What quality looks like in the finished bag

A strong freeze-dried cranberry product usually shows these signals:

  • Clean red color without brown cast.
  • Tart cranberry aroma, not stale or fermented.
  • Texture that is crisp or cleanly dry, not hard-leathery.
  • Sweetening disclosed when used.
  • Acidity matched to the intended application.

These signals should be judged against the format. Whole pieces, slices, dices, crumbles, powders, and flakes all have different expectations. The problem is not breakage by itself; the problem is promising one format and delivering another.

Sourcing reality

Cranberry buyers should ask whether the material is plain, sweetened, juice-infused, or oil-treated. Those are different products. For a clean-label freeze-dried fruit mix, plain cranberry may be too tart unless blended carefully. For bars, cereals, and powders, the acidity can be a strength.

Buyer checklist

Ask for variety or type, origin, raw material state, cut format, added ingredients, moisture or water activity target, expected breakage rate, and the best-use application the supplier designed the product for.

Best-use formats

For snack bags, cranberry needs to be recognizable and pleasant on its own. For toppings and foodservice, color, aroma, and piece behavior may matter more. For ingredient use, powder flow, caking risk, flavor concentration, and labeling matter most.

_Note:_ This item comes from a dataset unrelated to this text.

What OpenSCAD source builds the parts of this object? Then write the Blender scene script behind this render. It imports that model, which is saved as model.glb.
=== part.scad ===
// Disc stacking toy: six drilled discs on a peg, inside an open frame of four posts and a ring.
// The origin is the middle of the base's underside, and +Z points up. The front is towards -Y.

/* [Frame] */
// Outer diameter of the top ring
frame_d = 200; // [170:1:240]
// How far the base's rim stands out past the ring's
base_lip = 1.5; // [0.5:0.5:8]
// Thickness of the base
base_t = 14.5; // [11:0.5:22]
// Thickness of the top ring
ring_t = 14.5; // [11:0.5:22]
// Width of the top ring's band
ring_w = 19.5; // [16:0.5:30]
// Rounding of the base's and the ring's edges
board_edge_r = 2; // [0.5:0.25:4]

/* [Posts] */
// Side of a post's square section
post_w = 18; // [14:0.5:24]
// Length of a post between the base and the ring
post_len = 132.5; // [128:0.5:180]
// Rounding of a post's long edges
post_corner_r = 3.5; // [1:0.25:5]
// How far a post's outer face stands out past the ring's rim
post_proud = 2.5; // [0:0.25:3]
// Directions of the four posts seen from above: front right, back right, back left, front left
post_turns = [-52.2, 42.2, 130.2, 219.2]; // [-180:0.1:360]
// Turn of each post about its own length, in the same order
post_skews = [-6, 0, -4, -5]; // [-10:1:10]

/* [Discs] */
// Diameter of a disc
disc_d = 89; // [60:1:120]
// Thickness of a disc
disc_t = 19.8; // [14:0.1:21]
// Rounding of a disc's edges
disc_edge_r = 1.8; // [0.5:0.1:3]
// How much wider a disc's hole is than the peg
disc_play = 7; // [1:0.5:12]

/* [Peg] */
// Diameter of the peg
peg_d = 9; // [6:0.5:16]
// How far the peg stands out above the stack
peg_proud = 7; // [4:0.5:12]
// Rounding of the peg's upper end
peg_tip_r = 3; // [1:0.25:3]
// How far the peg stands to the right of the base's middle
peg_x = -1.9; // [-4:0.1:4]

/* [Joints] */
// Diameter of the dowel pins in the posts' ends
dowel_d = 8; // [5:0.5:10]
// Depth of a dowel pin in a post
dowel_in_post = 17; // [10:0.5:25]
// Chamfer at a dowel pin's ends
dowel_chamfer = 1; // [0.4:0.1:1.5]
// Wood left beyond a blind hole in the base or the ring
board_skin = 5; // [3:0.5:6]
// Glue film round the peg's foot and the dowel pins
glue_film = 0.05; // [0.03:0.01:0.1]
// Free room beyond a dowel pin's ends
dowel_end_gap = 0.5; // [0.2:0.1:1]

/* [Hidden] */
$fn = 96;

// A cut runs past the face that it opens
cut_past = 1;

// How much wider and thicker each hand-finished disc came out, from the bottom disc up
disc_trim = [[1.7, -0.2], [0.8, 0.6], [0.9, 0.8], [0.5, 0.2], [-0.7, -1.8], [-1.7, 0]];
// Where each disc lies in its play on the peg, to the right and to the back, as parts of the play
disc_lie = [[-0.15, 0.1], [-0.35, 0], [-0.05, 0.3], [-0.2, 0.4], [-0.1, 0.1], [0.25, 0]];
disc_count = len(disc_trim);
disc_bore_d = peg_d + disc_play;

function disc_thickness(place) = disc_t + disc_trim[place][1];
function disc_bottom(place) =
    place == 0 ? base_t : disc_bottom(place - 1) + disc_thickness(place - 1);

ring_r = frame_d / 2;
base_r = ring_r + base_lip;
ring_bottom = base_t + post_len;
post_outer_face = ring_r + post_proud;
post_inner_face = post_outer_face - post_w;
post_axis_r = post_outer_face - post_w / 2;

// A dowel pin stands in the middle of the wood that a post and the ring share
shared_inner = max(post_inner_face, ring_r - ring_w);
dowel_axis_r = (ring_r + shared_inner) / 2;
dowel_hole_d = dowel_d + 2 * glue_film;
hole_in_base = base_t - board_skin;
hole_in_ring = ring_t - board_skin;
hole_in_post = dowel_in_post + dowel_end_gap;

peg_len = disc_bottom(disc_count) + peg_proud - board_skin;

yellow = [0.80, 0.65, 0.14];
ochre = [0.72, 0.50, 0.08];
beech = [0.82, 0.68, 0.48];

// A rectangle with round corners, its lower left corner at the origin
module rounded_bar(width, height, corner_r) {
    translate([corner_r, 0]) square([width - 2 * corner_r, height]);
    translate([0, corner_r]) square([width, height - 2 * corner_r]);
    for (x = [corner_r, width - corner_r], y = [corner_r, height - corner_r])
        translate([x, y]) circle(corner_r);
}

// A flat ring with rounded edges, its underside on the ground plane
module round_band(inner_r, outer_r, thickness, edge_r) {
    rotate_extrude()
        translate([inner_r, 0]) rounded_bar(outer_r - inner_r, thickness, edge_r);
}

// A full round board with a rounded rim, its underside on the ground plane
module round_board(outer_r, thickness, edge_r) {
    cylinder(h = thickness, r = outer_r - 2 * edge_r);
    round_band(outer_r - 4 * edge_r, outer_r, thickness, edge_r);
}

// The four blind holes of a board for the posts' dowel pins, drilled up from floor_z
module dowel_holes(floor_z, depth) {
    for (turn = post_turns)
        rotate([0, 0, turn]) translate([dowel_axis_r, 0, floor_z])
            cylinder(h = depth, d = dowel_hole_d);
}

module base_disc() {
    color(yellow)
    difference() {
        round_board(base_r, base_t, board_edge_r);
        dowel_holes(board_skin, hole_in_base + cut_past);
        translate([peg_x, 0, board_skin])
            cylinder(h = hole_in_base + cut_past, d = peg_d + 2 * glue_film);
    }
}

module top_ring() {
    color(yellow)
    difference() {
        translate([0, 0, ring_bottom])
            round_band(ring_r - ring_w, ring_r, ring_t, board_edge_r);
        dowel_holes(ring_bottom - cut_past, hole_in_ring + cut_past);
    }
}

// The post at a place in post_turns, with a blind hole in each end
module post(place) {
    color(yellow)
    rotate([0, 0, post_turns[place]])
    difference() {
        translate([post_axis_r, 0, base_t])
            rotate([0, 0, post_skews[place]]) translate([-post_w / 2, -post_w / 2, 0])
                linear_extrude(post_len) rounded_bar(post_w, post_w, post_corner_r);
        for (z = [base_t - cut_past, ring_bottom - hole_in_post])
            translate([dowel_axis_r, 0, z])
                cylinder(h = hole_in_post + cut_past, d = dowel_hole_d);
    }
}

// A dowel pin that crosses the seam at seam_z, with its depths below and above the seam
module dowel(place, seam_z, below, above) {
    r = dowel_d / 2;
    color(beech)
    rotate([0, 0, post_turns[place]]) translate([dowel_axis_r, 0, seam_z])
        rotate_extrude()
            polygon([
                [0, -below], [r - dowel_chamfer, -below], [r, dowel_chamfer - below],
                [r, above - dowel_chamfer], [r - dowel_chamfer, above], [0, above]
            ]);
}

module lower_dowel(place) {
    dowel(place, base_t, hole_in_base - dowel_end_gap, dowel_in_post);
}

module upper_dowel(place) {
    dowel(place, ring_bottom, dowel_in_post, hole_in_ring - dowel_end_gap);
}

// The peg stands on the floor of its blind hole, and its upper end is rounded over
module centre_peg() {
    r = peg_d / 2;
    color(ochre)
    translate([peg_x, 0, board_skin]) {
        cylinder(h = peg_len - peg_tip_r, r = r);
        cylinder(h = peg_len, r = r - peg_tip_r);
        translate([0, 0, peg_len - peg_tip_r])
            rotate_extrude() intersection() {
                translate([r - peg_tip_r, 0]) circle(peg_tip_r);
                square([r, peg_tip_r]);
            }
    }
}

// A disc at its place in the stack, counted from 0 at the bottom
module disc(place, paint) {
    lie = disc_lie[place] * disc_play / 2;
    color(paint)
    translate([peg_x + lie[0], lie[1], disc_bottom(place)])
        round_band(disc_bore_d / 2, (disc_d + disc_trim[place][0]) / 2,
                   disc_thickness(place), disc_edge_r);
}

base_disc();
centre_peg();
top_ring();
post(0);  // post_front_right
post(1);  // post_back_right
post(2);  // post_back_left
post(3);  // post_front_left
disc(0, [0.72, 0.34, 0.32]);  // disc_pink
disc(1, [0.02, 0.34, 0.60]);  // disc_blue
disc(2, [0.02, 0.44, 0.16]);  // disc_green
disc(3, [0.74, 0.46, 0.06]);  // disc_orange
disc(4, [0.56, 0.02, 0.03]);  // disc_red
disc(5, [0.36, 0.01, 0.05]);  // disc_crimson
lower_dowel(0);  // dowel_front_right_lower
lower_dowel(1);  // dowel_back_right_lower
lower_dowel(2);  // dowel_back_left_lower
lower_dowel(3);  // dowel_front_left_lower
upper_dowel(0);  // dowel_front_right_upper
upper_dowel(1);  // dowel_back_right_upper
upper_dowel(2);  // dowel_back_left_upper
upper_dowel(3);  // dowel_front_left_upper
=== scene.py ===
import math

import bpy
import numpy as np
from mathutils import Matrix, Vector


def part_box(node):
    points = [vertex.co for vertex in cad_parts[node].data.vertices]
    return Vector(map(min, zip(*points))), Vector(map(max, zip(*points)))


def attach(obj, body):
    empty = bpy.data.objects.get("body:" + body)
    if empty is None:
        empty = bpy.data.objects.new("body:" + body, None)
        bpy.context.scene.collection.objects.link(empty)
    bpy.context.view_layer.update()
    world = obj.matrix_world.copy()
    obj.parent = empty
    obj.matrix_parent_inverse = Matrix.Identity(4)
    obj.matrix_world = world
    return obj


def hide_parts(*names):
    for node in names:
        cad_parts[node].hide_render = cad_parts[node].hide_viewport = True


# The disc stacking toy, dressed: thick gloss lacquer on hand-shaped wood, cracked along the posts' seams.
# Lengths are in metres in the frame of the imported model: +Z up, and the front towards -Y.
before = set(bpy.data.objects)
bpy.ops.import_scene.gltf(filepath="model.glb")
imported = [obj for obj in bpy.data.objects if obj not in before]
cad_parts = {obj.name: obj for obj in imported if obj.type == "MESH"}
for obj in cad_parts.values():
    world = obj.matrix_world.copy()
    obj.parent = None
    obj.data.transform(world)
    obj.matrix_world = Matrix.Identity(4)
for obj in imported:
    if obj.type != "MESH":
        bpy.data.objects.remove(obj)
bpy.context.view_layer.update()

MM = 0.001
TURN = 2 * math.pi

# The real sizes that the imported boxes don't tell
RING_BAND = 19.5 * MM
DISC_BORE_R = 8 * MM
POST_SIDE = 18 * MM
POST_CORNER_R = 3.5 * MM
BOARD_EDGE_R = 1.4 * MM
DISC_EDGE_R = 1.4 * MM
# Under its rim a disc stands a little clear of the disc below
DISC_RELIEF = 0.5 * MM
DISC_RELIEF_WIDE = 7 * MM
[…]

The best format is the one that lets cranberry do a clear job: brighten, sweeten, add acid, add color, carry aroma, create crunch, or make a blend feel more premium.

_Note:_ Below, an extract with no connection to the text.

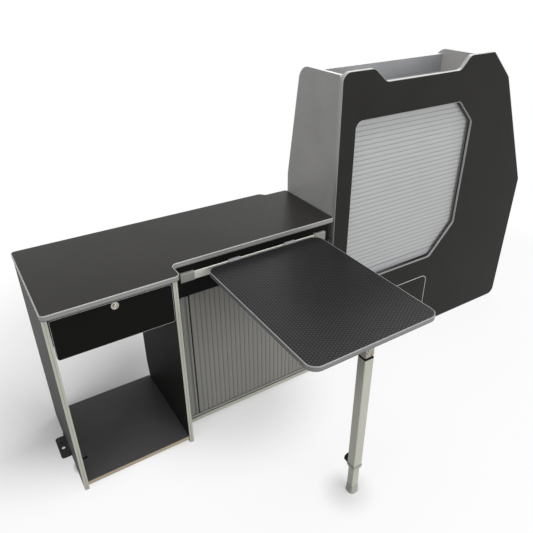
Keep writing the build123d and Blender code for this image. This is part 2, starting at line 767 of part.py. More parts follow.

How to read a cranberry label

A useful label should tell you whether the product is plain fruit or formulated, whether it is sweetened, and what format is inside. If the label makes a premium claim, the sample should support that claim through color, aroma, texture, and consistency.

For buyers, the practical question is not simply whether freeze-dried cranberry is good. It is whether this version of cranberry fits the claim, price, and use case.

Comparison · Berries

How cranberry compares

A quick reference for how cranberry sits alongside the freeze-drying personalities of its closest siblings.

Fruit Brix Fiber Aroma Color stability Breakage risk Typical format
Cranberrythis report 6–9° Medium Sharp Strong Low Slices · pieces · powder
Strawberry 7–12° Low Strong Moderate Medium Slices · whole · powder
Blueberry 10–15° Low Moderate Strong Low Whole · halves · powder
Raspberry 8–12° Low Strong Moderate High Whole · broken · powder
Blackberry 8–13° Medium Strong Moderate High Whole · broken · powder
Mulberry 9–15° Low Moderate Strong Medium Whole · broken · powder
Gooseberry 8–12° Medium Moderate Moderate Medium Halves · powder

Values are typical industry ranges. Variety, origin, harvest window, and process all shift them.

Conclusion

Freeze-dried cranberry works best when the fruit's natural strengths survive the process. That might be color, aroma, acidity, sweetness, seed pattern, or a specific kind of crunch.

When sourcing, start with the fruit's job in the final product. Then choose the format, specification, and supplier that protect that job.

Frequently Asked Questions

Is freeze-dried cranberry naturally tart and unsweetened?

Yes — cranberry is naturally tart, and freeze-drying concentrates that tartness further. Plain freeze-dried cranberry is rarely a casual snack. Many retail products are sweetened, infused with juice, or oil-treated to make the fruit more snackable; clean-label products keep the cranberry plain and rely on blending to balance the acid.

What's the difference between freeze-dried cranberry and traditional dried cranberry (Craisins)?

Traditional dried cranberries are infused with sugar syrup before air-drying, producing a chewy, sweetened, raisin-like product. Freeze-dried cranberry is dried under vacuum without infusion — the result is crisp, lighter, and much more tart unless the supplier specifically sweetens it. They are different products even when shelves call them both "dried cranberry."

Why are whole freeze-dried cranberries technically challenging?

Cranberry skin is firm and slows moisture movement out of the berry during drying. Whole berries can finish unevenly — outside dry, inside still holding water. Sliced, scored, or piece formats dry more cleanly. Whole berries do exist in premium specialty blends, but they require tighter process control.

Should freeze-dried cranberry be plain, sweetened, or juice-infused?

Depends on the use case. Plain cranberry suits clean-label products and ingredient blends where acidity is welcome. Sweetened cranberry is more snackable in retail mixes. Juice-infused cranberry sits between the two — sweeter than plain but with cranberry-on-cranberry rather than added sugar on the label.

What use cases fit freeze-dried cranberry best?

Granola, trail mixes, bakery inclusions, holiday-themed snack blends, drink mixes, and yogurt toppings. Cranberry is rarely a standalone solo snack — it works as an accent that brightens sweeter fruits and breaks up dense baked products.

What quality signals matter in freeze-dried cranberry?

Clean red color without brown cast; tart cranberry aroma, not stale or fermented; texture that is crisp or cleanly dry, not hard-leathery; sweetening disclosed when used; and acidity matched to the intended application.

What should buyers ask freeze-dried cranberry suppliers?

Ask whether the input is plain, sweetened, juice-infused, or oil-treated; variety or growing region; whole, sliced, or piece format; expected breakage rate; target moisture or water activity; and whether any anti-caking or release agent is used.